Given problem:
Examine each line of the data. Copy those that contain the string "with".

Supplied records:
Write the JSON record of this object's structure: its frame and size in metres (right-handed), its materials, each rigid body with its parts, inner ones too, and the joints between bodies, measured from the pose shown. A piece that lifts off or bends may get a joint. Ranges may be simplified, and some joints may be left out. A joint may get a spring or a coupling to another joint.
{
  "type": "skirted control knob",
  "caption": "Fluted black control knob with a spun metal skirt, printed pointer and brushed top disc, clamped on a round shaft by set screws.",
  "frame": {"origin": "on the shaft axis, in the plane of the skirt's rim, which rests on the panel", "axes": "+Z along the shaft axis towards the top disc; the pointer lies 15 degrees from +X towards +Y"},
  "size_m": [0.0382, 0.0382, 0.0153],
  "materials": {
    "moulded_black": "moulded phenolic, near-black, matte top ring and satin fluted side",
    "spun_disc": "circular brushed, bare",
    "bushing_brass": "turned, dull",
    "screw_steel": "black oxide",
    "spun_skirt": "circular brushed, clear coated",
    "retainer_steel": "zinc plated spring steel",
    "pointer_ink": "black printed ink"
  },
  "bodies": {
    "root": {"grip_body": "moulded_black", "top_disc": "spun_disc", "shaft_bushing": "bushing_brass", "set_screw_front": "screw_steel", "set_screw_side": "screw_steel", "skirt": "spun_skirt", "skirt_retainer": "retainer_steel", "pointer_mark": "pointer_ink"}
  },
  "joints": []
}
---
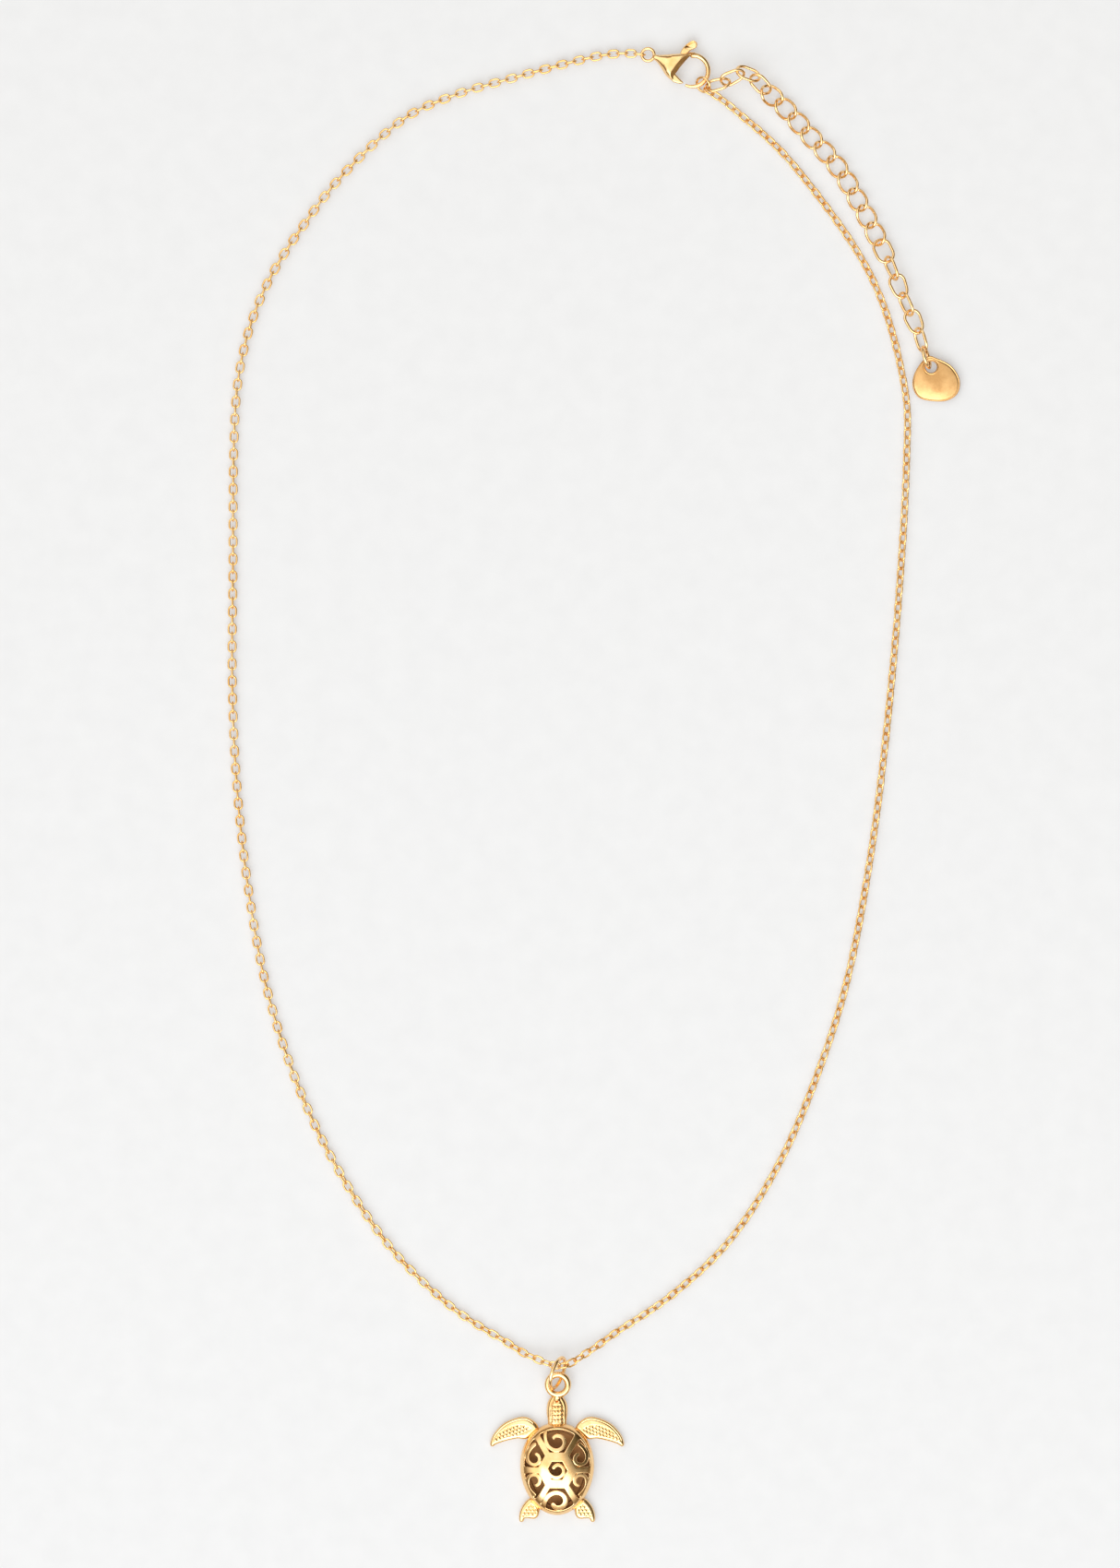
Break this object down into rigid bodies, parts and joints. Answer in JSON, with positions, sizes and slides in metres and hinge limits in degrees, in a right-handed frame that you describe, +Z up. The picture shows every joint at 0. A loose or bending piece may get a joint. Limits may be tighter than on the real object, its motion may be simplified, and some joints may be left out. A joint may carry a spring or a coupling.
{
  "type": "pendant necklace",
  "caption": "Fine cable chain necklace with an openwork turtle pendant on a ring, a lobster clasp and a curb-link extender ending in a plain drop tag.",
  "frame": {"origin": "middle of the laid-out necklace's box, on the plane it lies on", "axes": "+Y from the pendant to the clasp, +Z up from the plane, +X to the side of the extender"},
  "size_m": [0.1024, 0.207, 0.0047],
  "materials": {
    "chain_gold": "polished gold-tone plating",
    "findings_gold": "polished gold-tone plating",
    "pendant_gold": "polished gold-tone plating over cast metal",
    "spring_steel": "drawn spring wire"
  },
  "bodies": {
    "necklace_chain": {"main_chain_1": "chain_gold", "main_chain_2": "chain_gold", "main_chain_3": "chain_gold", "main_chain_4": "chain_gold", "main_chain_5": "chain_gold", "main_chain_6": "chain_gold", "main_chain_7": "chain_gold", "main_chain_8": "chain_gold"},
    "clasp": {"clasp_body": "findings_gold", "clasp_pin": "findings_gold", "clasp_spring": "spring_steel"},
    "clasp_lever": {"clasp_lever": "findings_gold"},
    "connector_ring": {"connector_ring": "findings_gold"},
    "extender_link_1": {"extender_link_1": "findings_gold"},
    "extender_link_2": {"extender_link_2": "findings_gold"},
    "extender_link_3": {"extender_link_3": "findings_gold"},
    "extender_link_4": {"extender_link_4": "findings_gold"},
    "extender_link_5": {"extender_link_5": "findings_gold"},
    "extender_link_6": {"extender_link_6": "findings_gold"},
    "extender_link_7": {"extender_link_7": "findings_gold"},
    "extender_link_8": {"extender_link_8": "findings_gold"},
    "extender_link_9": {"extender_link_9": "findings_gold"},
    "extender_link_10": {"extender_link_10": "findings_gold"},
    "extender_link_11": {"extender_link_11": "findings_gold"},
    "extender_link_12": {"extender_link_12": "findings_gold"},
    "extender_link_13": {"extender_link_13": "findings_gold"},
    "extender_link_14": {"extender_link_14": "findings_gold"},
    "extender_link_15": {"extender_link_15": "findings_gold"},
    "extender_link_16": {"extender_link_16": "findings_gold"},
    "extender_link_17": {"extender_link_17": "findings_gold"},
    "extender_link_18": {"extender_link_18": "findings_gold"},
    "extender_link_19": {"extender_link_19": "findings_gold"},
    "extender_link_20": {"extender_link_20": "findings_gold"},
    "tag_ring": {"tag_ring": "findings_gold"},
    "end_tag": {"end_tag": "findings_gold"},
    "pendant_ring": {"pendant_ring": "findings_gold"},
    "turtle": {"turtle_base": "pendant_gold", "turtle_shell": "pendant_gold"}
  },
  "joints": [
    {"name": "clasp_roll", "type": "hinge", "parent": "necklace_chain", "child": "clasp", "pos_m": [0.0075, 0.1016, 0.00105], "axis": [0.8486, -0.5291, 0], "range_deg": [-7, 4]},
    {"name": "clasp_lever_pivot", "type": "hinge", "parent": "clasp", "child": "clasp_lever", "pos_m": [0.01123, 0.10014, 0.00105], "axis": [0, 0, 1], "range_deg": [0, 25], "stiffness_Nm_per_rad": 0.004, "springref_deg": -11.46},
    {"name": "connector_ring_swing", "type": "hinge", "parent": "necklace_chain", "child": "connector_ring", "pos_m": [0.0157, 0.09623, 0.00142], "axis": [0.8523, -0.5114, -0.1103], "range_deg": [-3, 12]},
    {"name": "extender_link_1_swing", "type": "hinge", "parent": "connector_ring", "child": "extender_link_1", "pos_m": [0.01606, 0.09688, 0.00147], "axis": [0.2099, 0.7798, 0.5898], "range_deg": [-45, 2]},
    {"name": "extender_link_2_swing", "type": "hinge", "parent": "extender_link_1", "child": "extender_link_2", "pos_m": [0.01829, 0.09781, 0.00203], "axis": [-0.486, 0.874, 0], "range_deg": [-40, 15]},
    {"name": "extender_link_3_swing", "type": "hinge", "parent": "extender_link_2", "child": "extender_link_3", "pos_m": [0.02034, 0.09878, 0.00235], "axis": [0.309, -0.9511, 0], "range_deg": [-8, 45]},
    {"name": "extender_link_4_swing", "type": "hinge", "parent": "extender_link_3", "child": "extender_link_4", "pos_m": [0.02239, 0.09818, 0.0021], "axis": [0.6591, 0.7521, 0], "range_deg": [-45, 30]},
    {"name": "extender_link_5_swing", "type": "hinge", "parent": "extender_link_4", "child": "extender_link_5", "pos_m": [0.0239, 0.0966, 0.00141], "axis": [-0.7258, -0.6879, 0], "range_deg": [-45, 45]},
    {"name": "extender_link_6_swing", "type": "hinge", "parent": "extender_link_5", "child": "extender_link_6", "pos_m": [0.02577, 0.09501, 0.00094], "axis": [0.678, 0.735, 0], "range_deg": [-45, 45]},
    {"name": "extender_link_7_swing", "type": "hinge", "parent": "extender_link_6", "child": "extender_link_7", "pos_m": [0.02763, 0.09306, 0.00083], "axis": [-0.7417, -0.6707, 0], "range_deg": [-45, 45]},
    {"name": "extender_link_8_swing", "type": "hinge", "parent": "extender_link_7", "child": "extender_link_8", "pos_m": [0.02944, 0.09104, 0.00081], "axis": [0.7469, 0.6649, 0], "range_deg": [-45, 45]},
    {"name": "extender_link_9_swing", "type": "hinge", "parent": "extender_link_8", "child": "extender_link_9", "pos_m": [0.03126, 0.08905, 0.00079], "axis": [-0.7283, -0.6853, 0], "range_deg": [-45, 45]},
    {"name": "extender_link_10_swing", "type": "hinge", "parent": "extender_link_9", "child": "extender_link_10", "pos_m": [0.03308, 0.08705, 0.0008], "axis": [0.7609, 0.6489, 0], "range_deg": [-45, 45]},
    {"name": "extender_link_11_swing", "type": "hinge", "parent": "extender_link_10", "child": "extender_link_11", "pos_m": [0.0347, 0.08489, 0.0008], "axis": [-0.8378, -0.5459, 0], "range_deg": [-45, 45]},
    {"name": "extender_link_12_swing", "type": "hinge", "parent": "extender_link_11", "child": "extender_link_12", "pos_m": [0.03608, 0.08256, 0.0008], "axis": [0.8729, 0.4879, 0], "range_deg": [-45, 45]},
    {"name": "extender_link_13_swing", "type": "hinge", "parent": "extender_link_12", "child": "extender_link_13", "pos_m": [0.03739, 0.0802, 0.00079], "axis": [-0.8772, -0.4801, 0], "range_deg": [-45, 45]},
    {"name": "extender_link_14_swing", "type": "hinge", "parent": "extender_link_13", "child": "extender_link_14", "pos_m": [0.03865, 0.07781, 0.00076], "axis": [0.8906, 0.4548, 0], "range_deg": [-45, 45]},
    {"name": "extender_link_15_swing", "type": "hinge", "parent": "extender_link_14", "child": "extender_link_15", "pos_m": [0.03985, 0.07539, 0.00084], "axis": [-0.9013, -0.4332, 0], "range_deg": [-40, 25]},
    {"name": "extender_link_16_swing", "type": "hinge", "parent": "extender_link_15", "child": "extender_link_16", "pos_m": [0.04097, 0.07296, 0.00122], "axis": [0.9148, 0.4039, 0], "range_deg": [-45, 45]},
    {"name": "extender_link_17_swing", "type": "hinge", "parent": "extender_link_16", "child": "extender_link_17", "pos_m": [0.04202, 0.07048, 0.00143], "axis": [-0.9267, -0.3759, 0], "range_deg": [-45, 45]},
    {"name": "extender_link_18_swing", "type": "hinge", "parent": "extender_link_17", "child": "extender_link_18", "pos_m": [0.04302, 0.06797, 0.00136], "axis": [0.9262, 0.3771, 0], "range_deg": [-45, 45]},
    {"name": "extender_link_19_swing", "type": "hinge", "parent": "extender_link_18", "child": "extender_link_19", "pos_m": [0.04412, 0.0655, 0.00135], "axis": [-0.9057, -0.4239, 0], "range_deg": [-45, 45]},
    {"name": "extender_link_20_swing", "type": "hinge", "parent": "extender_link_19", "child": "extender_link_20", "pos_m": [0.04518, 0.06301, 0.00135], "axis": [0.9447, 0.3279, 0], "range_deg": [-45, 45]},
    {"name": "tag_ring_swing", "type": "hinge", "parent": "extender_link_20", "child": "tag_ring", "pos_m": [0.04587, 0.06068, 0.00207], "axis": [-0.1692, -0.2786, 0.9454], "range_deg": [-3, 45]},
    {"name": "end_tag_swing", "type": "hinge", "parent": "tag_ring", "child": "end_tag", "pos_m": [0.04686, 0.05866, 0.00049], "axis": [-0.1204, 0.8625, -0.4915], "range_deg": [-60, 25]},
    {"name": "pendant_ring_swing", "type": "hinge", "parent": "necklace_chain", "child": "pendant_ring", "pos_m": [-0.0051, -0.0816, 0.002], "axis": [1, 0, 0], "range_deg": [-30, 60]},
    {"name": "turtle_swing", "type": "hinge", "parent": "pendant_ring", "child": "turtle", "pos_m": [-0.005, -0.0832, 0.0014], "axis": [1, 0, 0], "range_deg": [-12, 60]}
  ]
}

Solution below:
Write the JSON record of this object's structure: its frame and size in metres (right-handed), its materials, each rigid body with its parts, inner ones too, and the joints between bodies, measured from the pose shown. A piece that lifts off or bends may get a joint. Ranges may be simplified, and some joints may be left out. A joint may get a spring or a coupling to another joint.
  "caption": "Fluted black control knob with a spun metal skirt, printed pointer and brushed top disc, clamped on a round shaft by set screws.",
Break this object down into rigid bodies, parts and joints. Answer in JSON, with positions, sizes and slides in metres and hinge limits in degrees, in a right-handed frame that you describe, +Z up. The picture shows every joint at 0. A loose or bending piece may get a joint. Limits may be tighter than on the real object, its motion may be simplified, and some joints may be left out. A joint may carry a spring or a coupling.
  "caption": "Fine cable chain necklace with an openwork turtle pendant on a ring, a lobster clasp and a curb-link extender ending in a plain drop tag.",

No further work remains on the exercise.